Will Irom Sharmila's fast bear fruit, will AFSPA be repealed? Pradip Phanjoubam, editor of Imphal Free Press joined IBNLive readers for an interaction on the issue.
Q. Is there any indication that Irom Sharmila's 12-year-old fast may force the Indian government to repeal AFSPA? Asked by: Mary
A. Sharmila's fast hangs like an uneasy conscience around the Indian government's neck. However, governments seldom act by conscience and are dictated by other considerations of realpolitik. Successive home ministers have made it explicit the decision for a review will depend on the Army agreeing to climb down from its stance of keeping the AFSPA as it is, none of its draconian features subdued. Otherwise the civil government is for a huminising of the act, and this statement came from the Prime Minister himself.
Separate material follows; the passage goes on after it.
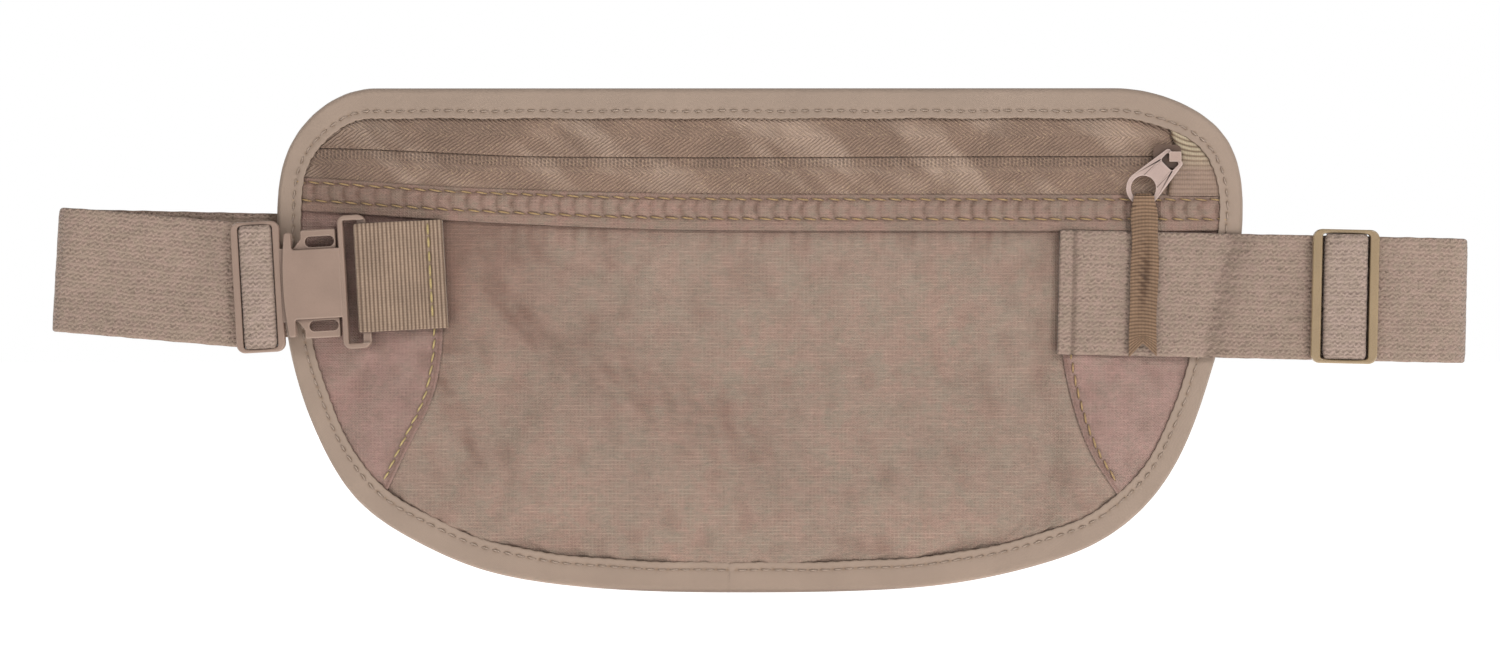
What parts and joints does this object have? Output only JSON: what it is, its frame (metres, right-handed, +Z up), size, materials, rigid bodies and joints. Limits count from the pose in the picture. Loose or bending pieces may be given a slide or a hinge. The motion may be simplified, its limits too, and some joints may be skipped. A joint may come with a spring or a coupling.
{
  "type": "money belt",
  "caption": "Flat zipped waist pouch on an elastic strap with a sliding adjuster, closed by a side release buckle.",
  "frame": {"origin": "middle of the pouch, on the rear face of its back panel", "axes": "+Z up towards the zip, +X along the belt to the zip's closed end, front of the pouch faces -Y"},
  "size_m": [0.425, 0.0161, 0.152],
  "materials": {
    "front_cloth": "woven ripstop, soft sheen",
    "wing_cloth": "woven ripstop, slightly pinker",
    "back_cloth": "soft brushed knit",
    "binding_tape": "smooth knitted tape",
    "zip_tape": "twill tape with satin sheen",
    "zip_coil": "nylon coil",
    "grosgrain": "ribbed webbing",
    "elastic": "woven elastic",
    "buckle_plastic": "matt moulded plastic",
    "adjuster_plastic": "glossy moulded plastic",
    "slider_metal": "painted die-cast metal",
    "ribbon": "ribbed ribbon"
  },
  "bodies": {
    "pouch": {"back_panel": "back_cloth", "front_panel": "front_cloth", "wing_left": "wing_cloth", "wing_right": "wing_cloth", "facing_band": "front_cloth", "edge_binding": "binding_tape", "zip_tape_upper": "zip_tape", "zip_tape_lower": "zip_tape", "zip_coil_upper": "zip_coil", "zip_coil_lower": "zip_coil", "zip_garage_tab": "grosgrain", "buckle_webbing_tab": "grosgrain", "buckle_socket": "buckle_plastic", "strap_belt_run": "elastic", "strap_return_run": "elastic"},
    "slider": {"zip_slider": "slider_metal"},
    "pull_tab": {"zip_pull_tab": "slider_metal"},
    "pull_ribbon": {"zip_pull_ribbon": "ribbon"},
    "plug": {"buckle_plug": "buckle_plastic", "strap_buckle_run": "elastic"},
    "prong_upper": {"buckle_prong_upper": "buckle_plastic"},
    "prong_lower": {"buckle_prong_lower": "buckle_plastic"},
    "adjuster": {"adjuster_frame": "adjuster_plastic", "strap_end_loop": "elastic"}
  },
  "joints": [
    {"name": "zip_travel", "type": "slide", "parent": "pouch", "child": "slider", "axis": [1, 0, 0], "range_m": [-0.2, 0]},
    {"name": "pull_tab_swing", "type": "hinge", "parent": "slider", "child": "pull_tab", "pos_m": [0.1243, -0.0076, 0.055], "axis": [-0.7071, 0, 0.7071], "range_deg": [0, 150]},
    {"name": "pull_ribbon_swing", "type": "hinge", "parent": "pull_tab", "child": "pull_ribbon", "pos_m": [0.11489, -0.0076, 0.04112], "axis": [-1, 0, 0], "range_deg": [0, 80]},
    {"name": "plug_release", "type": "slide", "parent": "pouch", "child": "plug", "axis": [-0.9984, 0, -0.0558], "range_m": [0, 0.026]},
    {"name": "prong_upper_squeeze", "type": "hinge", "parent": "plug", "child": "prong_upper", "pos_m": [-0.14004, -0.0097, 0.02609], "axis": [0, 1, 0], "range_deg": [0, 6]},
    {"name": "prong_lower_squeeze", "type": "hinge", "parent": "plug", "child": "prong_lower", "pos_m": [-0.13897, -0.0097, 0.00692], "axis": [0, 1, 0], "range_deg": [-6, 0]},
    {"name": "adjuster_slide", "type": "slide", "parent": "pouch", "child": "adjuster", "axis": [0.9998, 0, -0.0218], "range_m": [-0.015, 0.018]}
  ]
}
Q. What do think the state & central government should do? Asked by: Farhan
A. There is a recommendation by a Judicial commission headed Justice Jeevan Reddy which called for a radical redoing of the act. The government should honour this recommendation. By not doing so, it is undermining its own very important independent institutions. The ongoing insurgency does need to be tackled, but leaving it to the military to do the job is not the way. It has failed for the last half century. The military could remain as the fire power back up for a revamped civil counter insurgency mechanism. The problem is, the Army has such an open disdain for the civil establishment that it will never agree to take orders from the civil police.
Q. Can fast bear any fruits in India today? Asked by: HS
A. Hazare's was a loud message of conscience heard everywhere in India. It could not have had an impact on the larger political establishment. Sharmila's is not given as much attention, for the issue though it absolutely challenges the democratic credential of India, has still not touched the conscience of the nation. It should and we should make that difference happen. It is a language of conscience, so maybe it will not have immediate urgent reciprocation, but ultimately the message should not be made a voice in the wilderness.
Q. Why no solution is there that can be accepted by both? Asked by: Deepak Sharma
A. The Indian Government's attitude to the AFSPA must be seen from two different vantage. Kashmir and Northeast. I think if it was only the Northeast, probably the government would have had less trouble deciding to remove it or water it down. But Kashmir, makes the equation a lot different. Here it is seen as a proxy war by Pakistan and not just a radical, violent internal strife. Maybe the answer would also be about delinking the two regions and evolve different strategies of tackling the issues of extreme civil dissent against the nation. This is legitimate. Kashmir and Northeast are different geographically and politically.
Q. Don't you think, its direct occupation of North East state by India? Asked by: shahzada
A. You mean military occupation? Well, many of the soldiers are from the Northeast. Many of the politicians and bureaucrats from the Northeast are also part of the lobby that wants the act to remain. It is not as simple or black and white.